In response to the incident, Chief Ashkenazi Rabbi Yona Metzger said, “We saw that outside there was a confrontation with the families, and exited to calm things down.”
He added, “The insult to Yishai hurt me very much – in such an event, we come to embrace the families and identify with their pain.”
Yishai later issued a statement saying, “The loss of the bereaved families is too much to bear. Out of their pain, they are saying what is in their hearts. My heart is with them, and I hope they receive comfort from heaven.”
The burning bus, in which 42 Prisons Service officers died, was on its way to Damon prison when a tree fell ahead of it, trapping the vehicle in the fire. All of the fire’s victims died as a result of that particular incident, including Tomer and firefighter Danny Hayat, who were trying to rescue the victims of the bus fire.

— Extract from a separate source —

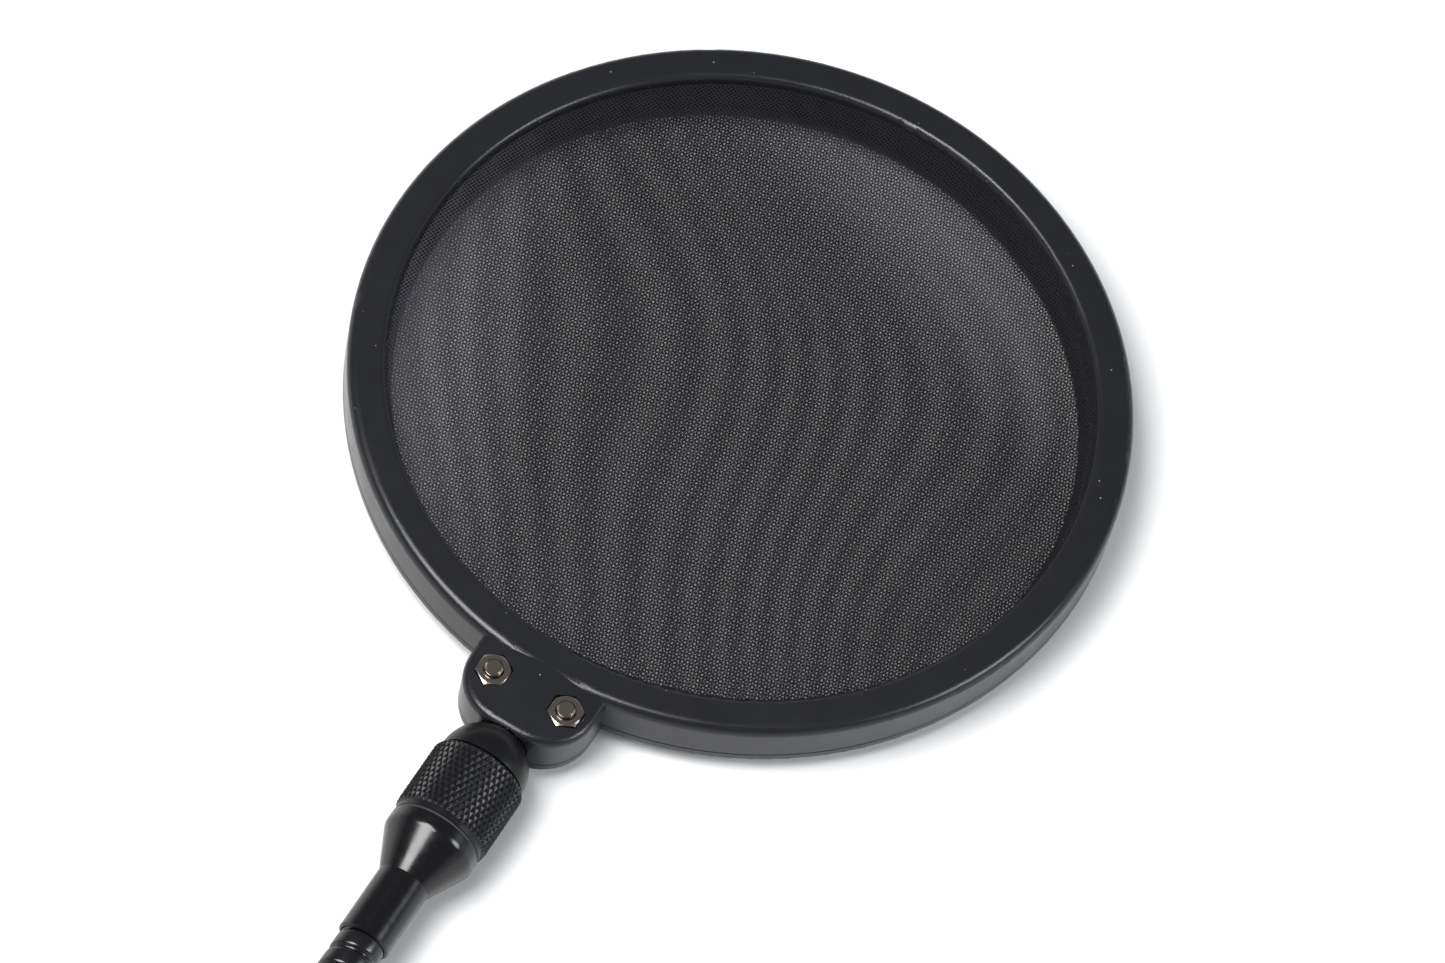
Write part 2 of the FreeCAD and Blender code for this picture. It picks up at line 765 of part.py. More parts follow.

Wednesday’s ceremony was held to mark 30 days since the Carmel wildfire broke out, and brought together ministers from across the political spectrum, as well as both chief rabbis, representatives of the IDF, fire and rescue services, police and Prisons Service, and the families of the victims who perished in the flames.
The event at Kibbutz Beit Oren was only meters from a section of the kibbutz where dozens of houses were scorched completely by the flames.
Once the situation calmed down somewhat, Netanyahu again took the podium. He didn’t acknowledge the fracas, and instead told the families, “There is no comfort for you. I know this, I understand your pain, the huge void left in your lives, the long days and longer nights, the house that becomes hollow after all of the friends and relatives leave and you are left alone during the long night with the pain and the memory, the longing, the suffering that goes on from night to morning, morning to night, and you are left with no remedy.”
Netanyahu said the victims “left from here on the Carmel, soaring to the heavens on a chariot of fire,” adding, “Your loved ones faced a wall of fire with heroism and the drive to save lives.”
The prime minister also thanked representatives of the more than a dozen countries who sent assistance to Israel to fight the blaze.
Netanyahu vowed that the government would work to fix the shortcomings exposed by the disaster and ensure that Israel would be able to respond to future natural disasters and wildfires.
At one point, after the prime minister said that Jews and Druse, young and old, veteran citizens and new olim had worked together to fight the fire, a man in the audience loudly interrupted, saying that Muslims had also helped, to which Netanyahu replied, “You’re right, I apologize to you. Muslims also helped extinguish the fire.”
The crowd remained unruly after Netanyahu’s speech ended, with relatives screaming at the state leaders. One yelled at Netanyahu, “You killed my husband!” and added, “You have no shame.”
A bereaved mother said, “Everyone is a liar!” After the ceremony, the Prime Minister’s Office issued a statement saying it was important for Netanyahu to address the bereaved families, and that his awareness of their pain and loss was why he had wanted to hold the official government ceremony.
“I know the pain and am aware of the huge loss and the emptiness that is left for the bereaved families,” said Netanyahu, who lost his brother Yonatan in the Entebbe raid in 1976.
Before the prime minister’s speech, President Shimon Peres addressed the still-somber and relaxed crowd, saying, “This fire created dozens of bereaved families, families that are aching in mourning, and no memorial ceremony can bring back their loved ones.”
Peres added that “the truth, even if it’s painful and stings, is that we were not ready for this giant fire, and did not surmise that it could happen.”
Nonetheless, Peres said, “the fire revealed the faces of anonymous heroes we did not know existed, whose bravery we could not imagine. The fire burned the tree tops and left exposed the heights of humanity.”
Earlier in the day, Peres visited the families of three of the Prisons Service officers who died on the bus.